Starting at the line that contains "Turn this picture" and stopping at the line that contains "collar_round = 0.9; // [0.2:0.05:1.2]", repeat every line exactly, the two end lines included, and nothing else.

**** DATA RECORDS ****

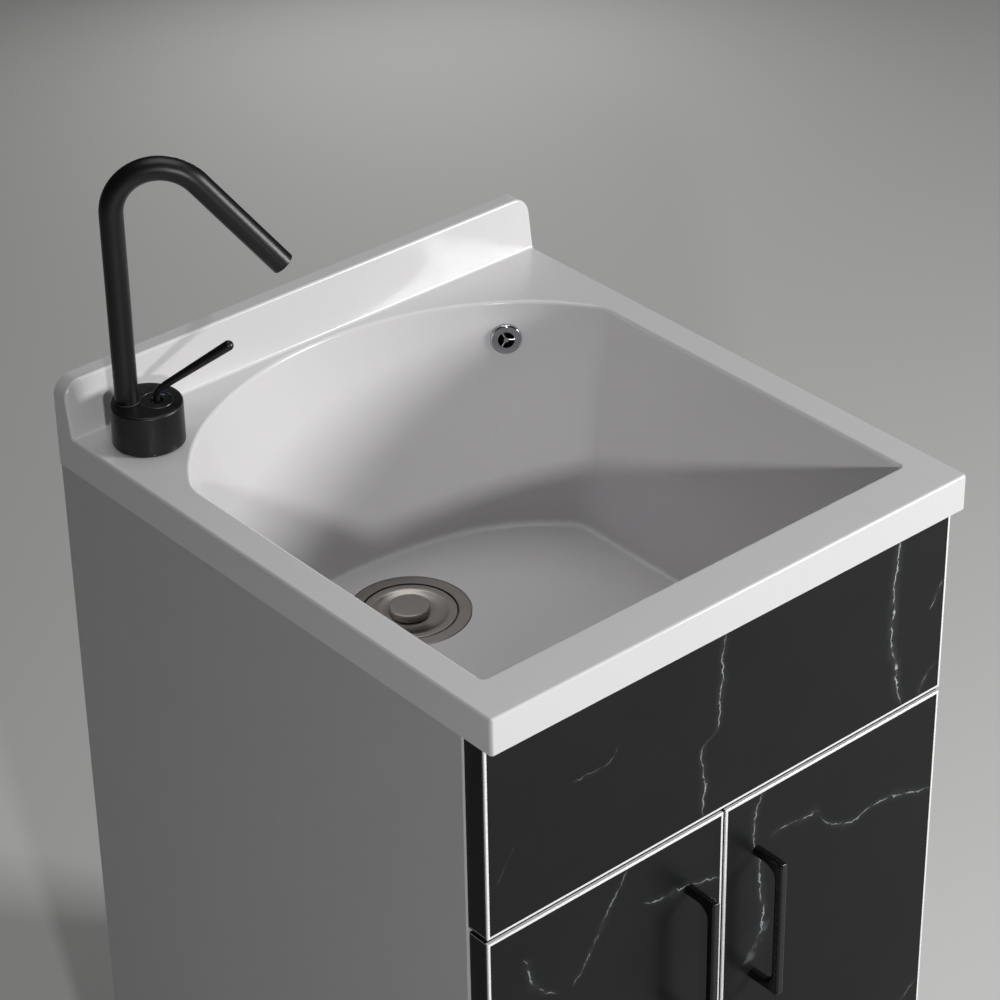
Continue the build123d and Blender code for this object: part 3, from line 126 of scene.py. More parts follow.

****
**** DATA RECORDS ****

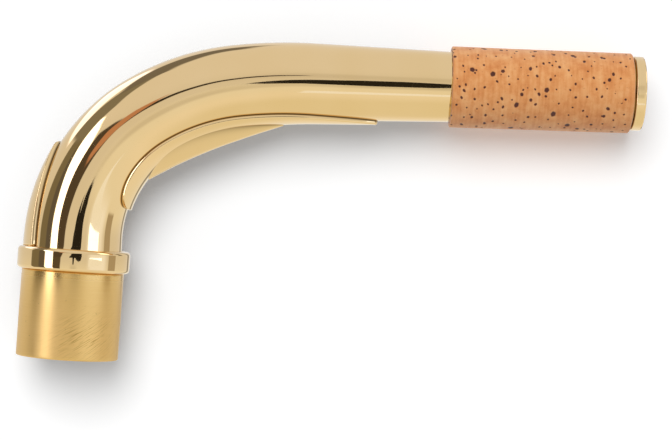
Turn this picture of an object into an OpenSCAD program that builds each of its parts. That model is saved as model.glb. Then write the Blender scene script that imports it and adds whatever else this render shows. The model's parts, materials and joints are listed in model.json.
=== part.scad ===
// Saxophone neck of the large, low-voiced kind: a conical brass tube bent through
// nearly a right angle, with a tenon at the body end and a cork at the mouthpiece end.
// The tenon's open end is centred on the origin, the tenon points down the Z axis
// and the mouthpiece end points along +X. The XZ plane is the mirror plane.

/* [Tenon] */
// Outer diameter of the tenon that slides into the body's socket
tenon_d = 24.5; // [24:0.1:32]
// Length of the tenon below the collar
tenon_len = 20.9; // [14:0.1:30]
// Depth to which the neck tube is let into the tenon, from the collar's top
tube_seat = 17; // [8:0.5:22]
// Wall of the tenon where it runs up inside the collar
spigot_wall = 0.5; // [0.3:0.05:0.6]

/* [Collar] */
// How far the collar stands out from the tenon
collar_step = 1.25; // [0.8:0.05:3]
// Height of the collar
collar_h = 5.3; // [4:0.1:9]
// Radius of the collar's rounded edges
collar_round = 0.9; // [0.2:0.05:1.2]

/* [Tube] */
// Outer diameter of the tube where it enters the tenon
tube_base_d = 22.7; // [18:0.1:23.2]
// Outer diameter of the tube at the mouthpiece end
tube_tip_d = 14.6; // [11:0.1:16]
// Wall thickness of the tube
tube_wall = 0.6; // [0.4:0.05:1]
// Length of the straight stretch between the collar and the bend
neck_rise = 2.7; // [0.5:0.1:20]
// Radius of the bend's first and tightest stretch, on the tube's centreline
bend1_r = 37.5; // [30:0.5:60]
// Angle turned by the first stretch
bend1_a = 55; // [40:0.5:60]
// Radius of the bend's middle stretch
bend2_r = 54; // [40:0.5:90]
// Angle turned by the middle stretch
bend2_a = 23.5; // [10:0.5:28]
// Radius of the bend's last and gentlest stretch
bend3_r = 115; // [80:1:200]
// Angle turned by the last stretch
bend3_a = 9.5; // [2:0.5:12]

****
**** DATA RECORDS ****

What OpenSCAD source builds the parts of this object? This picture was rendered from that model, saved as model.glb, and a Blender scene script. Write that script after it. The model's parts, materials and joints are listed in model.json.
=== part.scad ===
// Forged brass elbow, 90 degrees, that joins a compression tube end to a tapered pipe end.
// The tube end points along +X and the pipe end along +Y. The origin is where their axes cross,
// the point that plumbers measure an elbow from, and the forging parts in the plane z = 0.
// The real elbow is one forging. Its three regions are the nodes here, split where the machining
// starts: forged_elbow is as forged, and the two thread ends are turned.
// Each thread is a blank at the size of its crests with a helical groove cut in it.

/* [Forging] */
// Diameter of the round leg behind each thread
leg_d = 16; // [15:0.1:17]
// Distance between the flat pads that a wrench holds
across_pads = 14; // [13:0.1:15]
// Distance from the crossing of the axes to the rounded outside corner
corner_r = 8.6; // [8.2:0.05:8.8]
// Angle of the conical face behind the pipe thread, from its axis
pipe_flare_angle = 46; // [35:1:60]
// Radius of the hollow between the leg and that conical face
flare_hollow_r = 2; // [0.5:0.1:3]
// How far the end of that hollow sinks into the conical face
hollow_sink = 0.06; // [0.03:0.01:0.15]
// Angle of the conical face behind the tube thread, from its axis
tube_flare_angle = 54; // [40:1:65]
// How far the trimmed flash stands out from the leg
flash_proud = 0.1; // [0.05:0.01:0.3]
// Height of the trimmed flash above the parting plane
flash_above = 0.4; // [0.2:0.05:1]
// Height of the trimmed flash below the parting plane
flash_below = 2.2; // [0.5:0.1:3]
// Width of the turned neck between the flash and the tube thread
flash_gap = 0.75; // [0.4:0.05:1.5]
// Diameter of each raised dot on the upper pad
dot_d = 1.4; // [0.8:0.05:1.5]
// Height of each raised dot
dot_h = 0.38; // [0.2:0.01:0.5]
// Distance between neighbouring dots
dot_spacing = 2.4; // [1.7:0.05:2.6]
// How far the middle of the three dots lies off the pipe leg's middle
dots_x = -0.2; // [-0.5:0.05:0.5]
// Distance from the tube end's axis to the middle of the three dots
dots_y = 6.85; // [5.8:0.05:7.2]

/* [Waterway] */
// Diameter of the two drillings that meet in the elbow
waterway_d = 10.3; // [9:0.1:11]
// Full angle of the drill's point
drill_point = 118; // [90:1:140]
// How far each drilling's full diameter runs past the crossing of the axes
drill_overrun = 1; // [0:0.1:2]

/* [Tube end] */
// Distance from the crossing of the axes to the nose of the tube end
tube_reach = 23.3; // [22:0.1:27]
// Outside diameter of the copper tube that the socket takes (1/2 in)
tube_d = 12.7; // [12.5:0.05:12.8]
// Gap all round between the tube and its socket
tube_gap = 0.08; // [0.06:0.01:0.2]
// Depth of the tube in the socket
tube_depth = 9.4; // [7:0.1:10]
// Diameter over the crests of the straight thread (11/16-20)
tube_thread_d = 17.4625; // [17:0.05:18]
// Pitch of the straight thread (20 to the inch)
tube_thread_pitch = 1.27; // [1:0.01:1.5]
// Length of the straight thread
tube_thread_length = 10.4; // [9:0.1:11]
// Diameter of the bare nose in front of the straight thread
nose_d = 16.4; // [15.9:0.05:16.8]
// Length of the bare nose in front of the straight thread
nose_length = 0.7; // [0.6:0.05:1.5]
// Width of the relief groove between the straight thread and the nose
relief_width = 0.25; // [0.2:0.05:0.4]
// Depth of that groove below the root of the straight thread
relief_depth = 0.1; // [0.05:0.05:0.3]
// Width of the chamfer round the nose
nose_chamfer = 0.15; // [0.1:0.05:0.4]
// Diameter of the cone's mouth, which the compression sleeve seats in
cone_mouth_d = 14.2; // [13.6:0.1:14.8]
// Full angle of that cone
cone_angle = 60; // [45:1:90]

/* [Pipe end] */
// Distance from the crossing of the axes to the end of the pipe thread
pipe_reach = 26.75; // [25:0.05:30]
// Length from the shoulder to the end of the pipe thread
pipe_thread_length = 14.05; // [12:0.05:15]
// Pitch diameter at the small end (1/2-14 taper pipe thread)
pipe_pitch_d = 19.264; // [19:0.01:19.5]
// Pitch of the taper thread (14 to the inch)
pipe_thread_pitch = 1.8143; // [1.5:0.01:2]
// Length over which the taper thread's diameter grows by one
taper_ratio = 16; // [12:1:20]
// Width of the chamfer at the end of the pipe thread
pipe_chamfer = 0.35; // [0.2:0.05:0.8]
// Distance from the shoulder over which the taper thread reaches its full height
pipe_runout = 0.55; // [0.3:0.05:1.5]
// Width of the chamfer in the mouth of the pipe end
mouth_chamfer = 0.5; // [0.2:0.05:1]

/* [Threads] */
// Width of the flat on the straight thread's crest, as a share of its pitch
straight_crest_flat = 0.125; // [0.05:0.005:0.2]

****

• _CORRECT ANSWER_:
Turn this picture of an object into an OpenSCAD program that builds each of its parts. That model is saved as model.glb. Then write the Blender scene script that imports it and adds whatever else this render shows. The model's parts, materials and joints are listed in model.json.
=== part.scad ===
// Saxophone neck of the large, low-voiced kind: a conical brass tube bent through
// nearly a right angle, with a tenon at the body end and a cork at the mouthpiece end.
// The tenon's open end is centred on the origin, the tenon points down the Z axis
// and the mouthpiece end points along +X. The XZ plane is the mirror plane.

/* [Tenon] */
// Outer diameter of the tenon that slides into the body's socket
tenon_d = 24.5; // [24:0.1:32]
// Length of the tenon below the collar
tenon_len = 20.9; // [14:0.1:30]
// Depth to which the neck tube is let into the tenon, from the collar's top
tube_seat = 17; // [8:0.5:22]
// Wall of the tenon where it runs up inside the collar
spigot_wall = 0.5; // [0.3:0.05:0.6]

/* [Collar] */
// How far the collar stands out from the tenon
collar_step = 1.25; // [0.8:0.05:3]
// Height of the collar
collar_h = 5.3; // [4:0.1:9]
// Radius of the collar's rounded edges
collar_round = 0.9; // [0.2:0.05:1.2]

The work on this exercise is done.